→ **Exercise instructions**: Can you write out all of the material below, word for word?
** BEGIN Data for this task **
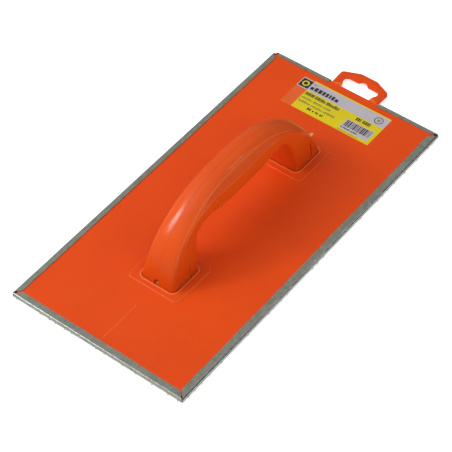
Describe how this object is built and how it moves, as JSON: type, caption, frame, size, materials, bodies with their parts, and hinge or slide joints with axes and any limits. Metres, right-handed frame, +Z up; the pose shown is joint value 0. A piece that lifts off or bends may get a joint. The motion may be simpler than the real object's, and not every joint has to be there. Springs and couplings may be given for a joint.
{
  "type": "abrasive plastering float",
  "caption": "Rectangular plastering float: moulded plastic board with a hollow bridge handle, a hang tab and a folded steel abrasive sole with punched teeth.",
  "frame": {"origin": "centre of the sole rectangle, in the plane that the tooth tips touch", "axes": "+X along the float towards the hang tab, +Y across it, +Z up from the sole to the handle"},
  "size_m": [0.361, 0.17, 0.073],
  "materials": {
    "orange_abs_board": "moulded orange plastic, satin",
    "orange_abs_handle": "moulded orange plastic, semi-gloss",
    "screw_steel": "zinc plated",
    "galvanised_steel": "galvanised, faint spangle, folded and punched",
    "label_paper": null
  },
  "bodies": {
    "root": {"board": "orange_abs_board", "handle_left_shell": "orange_abs_handle", "handle_right_shell": "orange_abs_handle", "handle_screws": "screw_steel", "abrasive_sheet": "galvanised_steel", "label": "label_paper"}
  },
  "joints": []
}
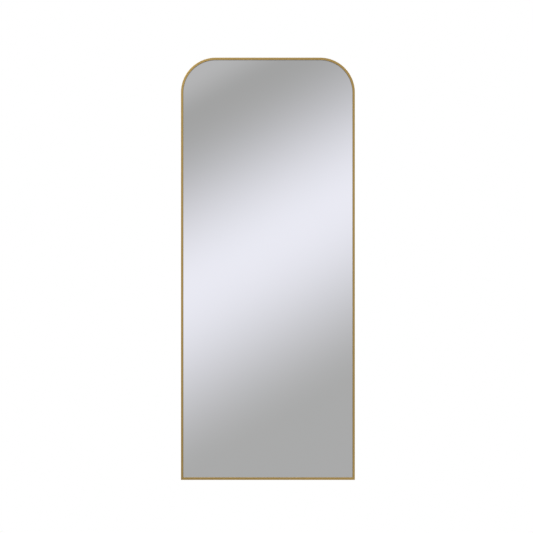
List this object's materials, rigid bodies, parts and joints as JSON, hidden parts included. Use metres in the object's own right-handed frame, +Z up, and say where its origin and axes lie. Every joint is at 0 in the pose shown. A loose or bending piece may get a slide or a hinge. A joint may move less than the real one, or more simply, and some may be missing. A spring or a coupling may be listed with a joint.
{
  "type": "wall mirror",
  "caption": "Tall wall mirror with round upper corners and square lower ones in a slim gold metal frame, hung from swinging rings behind it.",
  "frame": {"origin": "on the wall plane, midway between the two wall hooks, at the height where they carry the hanger rings once these are turned up", "axes": "+X to the right of someone who looks into the mirror, +Y into the wall, +Z up"},
  "size_m": [0.7, 0.028, 1.7],
  "materials": {
    "gold_frame": "fine brushed and gold anodised, satin",
    "mirror": "float glass, silvered behind",
    "film": "thin vinyl film",
    "fibreboard": "raw medium density fibreboard",
    "foam_tape": "closed cell foam",
    "rubber": "moulded rubber",
    "bumper_rubber": "moulded rubber",
    "spring_steel": "blued spring steel",
    "zinc_plate": "bright zinc plating",
    "bracket_zinc": "bright zinc plating",
    "ring_nickel": "nickel plated wire",
    "screw_steel": "zinc plated"
  },
  "bodies": {
    "mirror": {"backing_board": "fibreboard", "corner_plate_left": "zinc_plate", "corner_plate_right": "zinc_plate", "corner_set_screws": "screw_steel", "corner_shim_left": "zinc_plate", "corner_shim_right": "zinc_plate", "frame_bottom_rail": "gold_frame", "frame_hoop": "gold_frame", "glazing_tape_hoop": "foam_tape", "glazing_tape_rail": "foam_tape", "hanger_bracket_left": "bracket_zinc", "hanger_bracket_right": "bracket_zinc", "hanger_screws": "screw_steel", "mirror_glass": "mirror", "rail_spring_1": "spring_steel", "rail_spring_2": "spring_steel", "safety_film": "film", "setting_block_left": "rubber", "setting_block_right": "rubber", "side_pad_lower_left": "rubber", "side_pad_lower_right": "rubber", "side_pad_upper_left": "rubber", "side_pad_upper_right": "rubber", "stile_spring_1_left": "spring_steel", "stile_spring_1_right": "spring_steel", "stile_spring_2_left": "spring_steel", "stile_spring_2_right": "spring_steel", "stile_spring_3_left": "spring_steel", "stile_spring_3_right": "spring_steel", "stile_spring_4_left": "spring_steel", "stile_spring_4_right": "spring_steel", "stile_spring_5_left": "spring_steel", "stile_spring_5_right": "spring_steel", "top_spring_1": "spring_steel", "top_spring_2": "spring_steel", "wall_bumper_lower_left": "bumper_rubber", "wall_bumper_lower_right": "bumper_rubber", "wall_bumper_upper_left": "bumper_rubber", "wall_bumper_upper_right": "bumper_rubber"},
    "left_ring": {"hanger_ring_left": "ring_nickel"},
    "right_ring": {"hanger_ring_right": "ring_nickel"}
  },
  "joints": [
    {"name": "left_ring_swing", "type": "hinge", "parent": "mirror", "child": "left_ring", "pos_m": [-0.32, -0.0072, -0.0184], "axis": [1, 0, 0], "range_deg": [0, 185]},
    {"name": "right_ring_swing", "type": "hinge", "parent": "mirror", "child": "right_ring", "pos_m": [0.32, -0.0072, -0.0184], "axis": [1, 0, 0], "range_deg": [0, 185]}
  ]
}
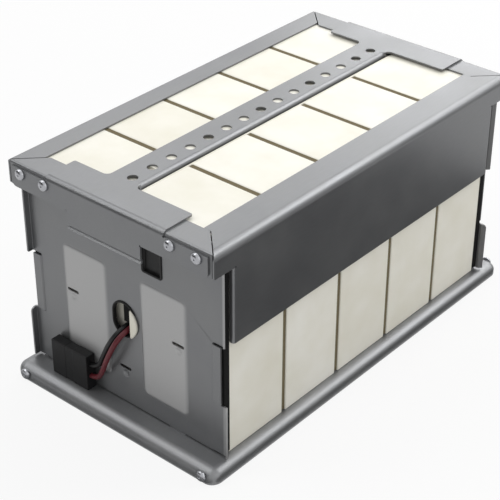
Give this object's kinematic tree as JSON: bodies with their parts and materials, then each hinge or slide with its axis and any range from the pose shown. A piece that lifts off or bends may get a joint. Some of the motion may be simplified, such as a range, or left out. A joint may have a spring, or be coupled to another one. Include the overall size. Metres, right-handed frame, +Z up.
{
  "type": "external battery module",
  "caption": "Open sheet-steel frame holding two rows of sealed battery blocks on end, with a perforated hold-down strip, end plates and a two-pole plug on short leads.",
  "frame": {"origin": "middle of the footprint, at the tray's underside", "axes": "+Z up, -Y towards the front end with the connector, +X to the right when the front is faced"},
  "size_m": [0.215, 0.388, 0.1985],
  "materials": {
    "zinc_sheet_steel": "zinc-coated sheet steel, satin, soft rolled grain",
    "block_case_plastic": "cream moulded ABS, satin",
    "plated_fasteners": "bright zinc-plated steel",
    "terminal_brass": "bare brass",
    "tinned_copper": "tinned copper",
    "connector_plastic": "black moulded polycarbonate",
    "blank_plug_plastic": "black moulded nylon",
    "trim_rubber": "black rubber edging",
    "pad_foam": "black closed-cell foam",
    "red_insulation": "dark red wire insulation",
    "black_insulation": "black wire insulation"
  },
  "bodies": {
    "root": {"base_tray": "zinc_sheet_steel", "battery_left_1": "block_case_plastic", "battery_left_2": "block_case_plastic", "battery_left_3": "block_case_plastic", "battery_left_4": "block_case_plastic", "battery_left_5": "block_case_plastic", "battery_right_1": "block_case_plastic", "battery_right_2": "block_case_plastic", "battery_right_3": "block_case_plastic", "battery_right_4": "block_case_plastic", "battery_right_5": "block_case_plastic", "black_lead": "black_insulation", "black_lead_lug": "tinned_copper", "connector_contacts": "tinned_copper", "connector_housing": "connector_plastic", "front_cross_rail": "zinc_sheet_steel", "front_edge_pads": "pad_foam", "front_end_plate": "zinc_sheet_steel", "front_frame_screws": "plated_fasteners", "front_tray_screws": "plated_fasteners", "hold_down_bracket": "zinc_sheet_steel", "hole_edge_trim": "trim_rubber", "left_row_links": "terminal_brass", "left_side_rail": "zinc_sheet_steel", "left_terminal_seats": "terminal_brass", "rear_cross_link": "terminal_brass", "rear_cross_rail": "zinc_sheet_steel", "rear_edge_pads": "pad_foam", "rear_end_plate": "zinc_sheet_steel", "rear_frame_screws": "plated_fasteners", "rear_tray_screws": "plated_fasteners", "red_lead": "red_insulation", "red_lead_lug": "tinned_copper", "right_row_links": "terminal_brass", "right_side_rail": "zinc_sheet_steel", "right_terminal_seats": "terminal_brass", "service_hole_plug": "blank_plug_plastic"}
  },
  "joints": []
}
** END Data for this task **
→ **Solution to the problem**:
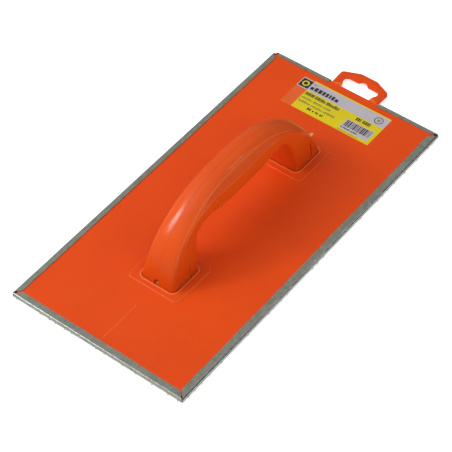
Describe how this object is built and how it moves, as JSON: type, caption, frame, size, materials, bodies with their parts, and hinge or slide joints with axes and any limits. Metres, right-handed frame, +Z up; the pose shown is joint value 0. A piece that lifts off or bends may get a joint. The motion may be simpler than the real object's, and not every joint has to be there. Springs and couplings may be given for a joint.
{
  "type": "abrasive plastering float",
  "caption": "Rectangular plastering float: moulded plastic board with a hollow bridge handle, a hang tab and a folded steel abrasive sole with punched teeth.",
  "frame": {"origin": "centre of the sole rectangle, in the plane that the tooth tips touch", "axes": "+X along the float towards the hang tab, +Y across it, +Z up from the sole to the handle"},
  "size_m": [0.361, 0.17, 0.073],
  "materials": {
    "orange_abs_board": "moulded orange plastic, satin",
    "orange_abs_handle": "moulded orange plastic, semi-gloss",
    "screw_steel": "zinc plated",
    "galvanised_steel": "galvanised, faint spangle, folded and punched",
    "label_paper": null
  },
  "bodies": {
    "root": {"board": "orange_abs_board", "handle_left_shell": "orange_abs_handle", "handle_right_shell": "orange_abs_handle", "handle_screws": "screw_steel", "abrasive_sheet": "galvanised_steel", "label": "label_paper"}
  },
  "joints": []
}
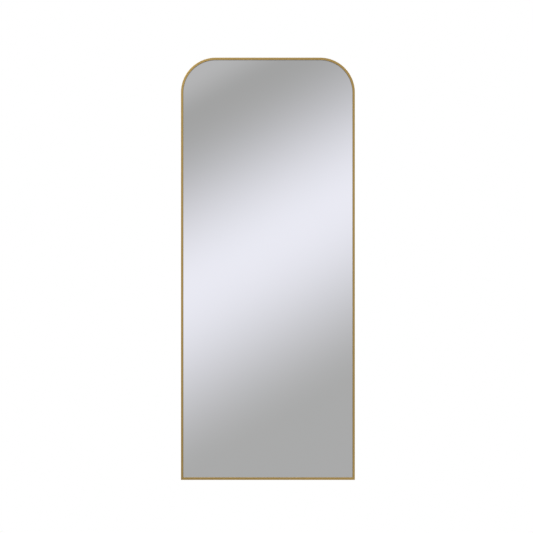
List this object's materials, rigid bodies, parts and joints as JSON, hidden parts included. Use metres in the object's own right-handed frame, +Z up, and say where its origin and axes lie. Every joint is at 0 in the pose shown. A loose or bending piece may get a slide or a hinge. A joint may move less than the real one, or more simply, and some may be missing. A spring or a coupling may be listed with a joint.
{
  "type": "wall mirror",
  "caption": "Tall wall mirror with round upper corners and square lower ones in a slim gold metal frame, hung from swinging rings behind it.",
  "frame": {"origin": "on the wall plane, midway between the two wall hooks, at the height where they carry the hanger rings once these are turned up", "axes": "+X to the right of someone who looks into the mirror, +Y into the wall, +Z up"},
  "size_m": [0.7, 0.028, 1.7],
  "materials": {
    "gold_frame": "fine brushed and gold anodised, satin",
    "mirror": "float glass, silvered behind",
    "film": "thin vinyl film",
    "fibreboard": "raw medium density fibreboard",
    "foam_tape": "closed cell foam",
    "rubber": "moulded rubber",
    "bumper_rubber": "moulded rubber",
    "spring_steel": "blued spring steel",
    "zinc_plate": "bright zinc plating",
    "bracket_zinc": "bright zinc plating",
    "ring_nickel": "nickel plated wire",
    "screw_steel": "zinc plated"
  },
  "bodies": {
    "mirror": {"backing_board": "fibreboard", "corner_plate_left": "zinc_plate", "corner_plate_right": "zinc_plate", "corner_set_screws": "screw_steel", "corner_shim_left": "zinc_plate", "corner_shim_right": "zinc_plate", "frame_bottom_rail": "gold_frame", "frame_hoop": "gold_frame", "glazing_tape_hoop": "foam_tape", "glazing_tape_rail": "foam_tape", "hanger_bracket_left": "bracket_zinc", "hanger_bracket_right": "bracket_zinc", "hanger_screws": "screw_steel", "mirror_glass": "mirror", "rail_spring_1": "spring_steel", "rail_spring_2": "spring_steel", "safety_film": "film", "setting_block_left": "rubber", "setting_block_right": "rubber", "side_pad_lower_left": "rubber", "side_pad_lower_right": "rubber", "side_pad_upper_left": "rubber", "side_pad_upper_right": "rubber", "stile_spring_1_left": "spring_steel", "stile_spring_1_right": "spring_steel", "stile_spring_2_left": "spring_steel", "stile_spring_2_right": "spring_steel", "stile_spring_3_left": "spring_steel", "stile_spring_3_right": "spring_steel", "stile_spring_4_left": "spring_steel", "stile_spring_4_right": "spring_steel", "stile_spring_5_left": "spring_steel", "stile_spring_5_right": "spring_steel", "top_spring_1": "spring_steel", "top_spring_2": "spring_steel", "wall_bumper_lower_left": "bumper_rubber", "wall_bumper_lower_right": "bumper_rubber", "wall_bumper_upper_left": "bumper_rubber", "wall_bumper_upper_right": "bumper_rubber"},
    "left_ring": {"hanger_ring_left": "ring_nickel"},
    "right_ring": {"hanger_ring_right": "ring_nickel"}
  },
  "joints": [
    {"name": "left_ring_swing", "type": "hinge", "parent": "mirror", "child": "left_ring", "pos_m": [-0.32, -0.0072, -0.0184], "axis": [1, 0, 0], "range_deg": [0, 185]},
    {"name": "right_ring_swing", "type": "hinge", "parent": "mirror", "child": "right_ring", "pos_m": [0.32, -0.0072, -0.0184], "axis": [1, 0, 0], "range_deg": [0, 185]}
  ]
}
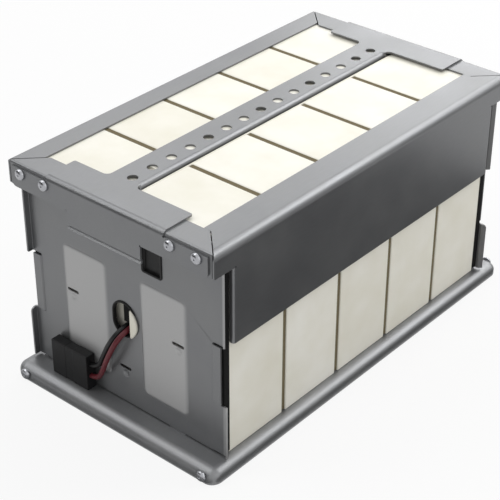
Give this object's kinematic tree as JSON: bodies with their parts and materials, then each hinge or slide with its axis and any range from the pose shown. A piece that lifts off or bends may get a joint. Some of the motion may be simplified, such as a range, or left out. A joint may have a spring, or be coupled to another one. Include the overall size. Metres, right-handed frame, +Z up.
{
  "type": "external battery module",
  "caption": "Open sheet-steel frame holding two rows of sealed battery blocks on end, with a perforated hold-down strip, end plates and a two-pole plug on short leads.",
  "frame": {"origin": "middle of the footprint, at the tray's underside", "axes": "+Z up, -Y towards the front end with the connector, +X to the right when the front is faced"},
  "size_m": [0.215, 0.388, 0.1985],
  "materials": {
    "zinc_sheet_steel": "zinc-coated sheet steel, satin, soft rolled grain",
    "block_case_plastic": "cream moulded ABS, satin",
    "plated_fasteners": "bright zinc-plated steel",
    "terminal_brass": "bare brass",
    "tinned_copper": "tinned copper",
    "connector_plastic": "black moulded polycarbonate",
    "blank_plug_plastic": "black moulded nylon",
    "trim_rubber": "black rubber edging",
    "pad_foam": "black closed-cell foam",
    "red_insulation": "dark red wire insulation",
    "black_insulation": "black wire insulation"
  },
  "bodies": {
    "root": {"base_tray": "zinc_sheet_steel", "battery_left_1": "block_case_plastic", "battery_left_2": "block_case_plastic", "battery_left_3": "block_case_plastic", "battery_left_4": "block_case_plastic", "battery_left_5": "block_case_plastic", "battery_right_1": "block_case_plastic", "battery_right_2": "block_case_plastic", "battery_right_3": "block_case_plastic", "battery_right_4": "block_case_plastic", "battery_right_5": "block_case_plastic", "black_lead": "black_insulation", "black_lead_lug": "tinned_copper", "connector_contacts": "tinned_copper", "connector_housing": "connector_plastic", "front_cross_rail": "zinc_sheet_steel", "front_edge_pads": "pad_foam", "front_end_plate": "zinc_sheet_steel", "front_frame_screws": "plated_fasteners", "front_tray_screws": "plated_fasteners", "hold_down_bracket": "zinc_sheet_steel", "hole_edge_trim": "trim_rubber", "left_row_links": "terminal_brass", "left_side_rail": "zinc_sheet_steel", "left_terminal_seats": "terminal_brass", "rear_cross_link": "terminal_brass", "rear_cross_rail": "zinc_sheet_steel", "rear_edge_pads": "pad_foam", "rear_end_plate": "zinc_sheet_steel", "rear_frame_screws": "plated_fasteners", "rear_tray_screws": "plated_fasteners", "red_lead": "red_insulation", "red_lead_lug": "tinned_copper", "right_row_links": "terminal_brass", "right_side_rail": "zinc_sheet_steel", "right_terminal_seats": "terminal_brass", "service_hole_plug": "blank_plug_plastic"}
  },
  "joints": []
}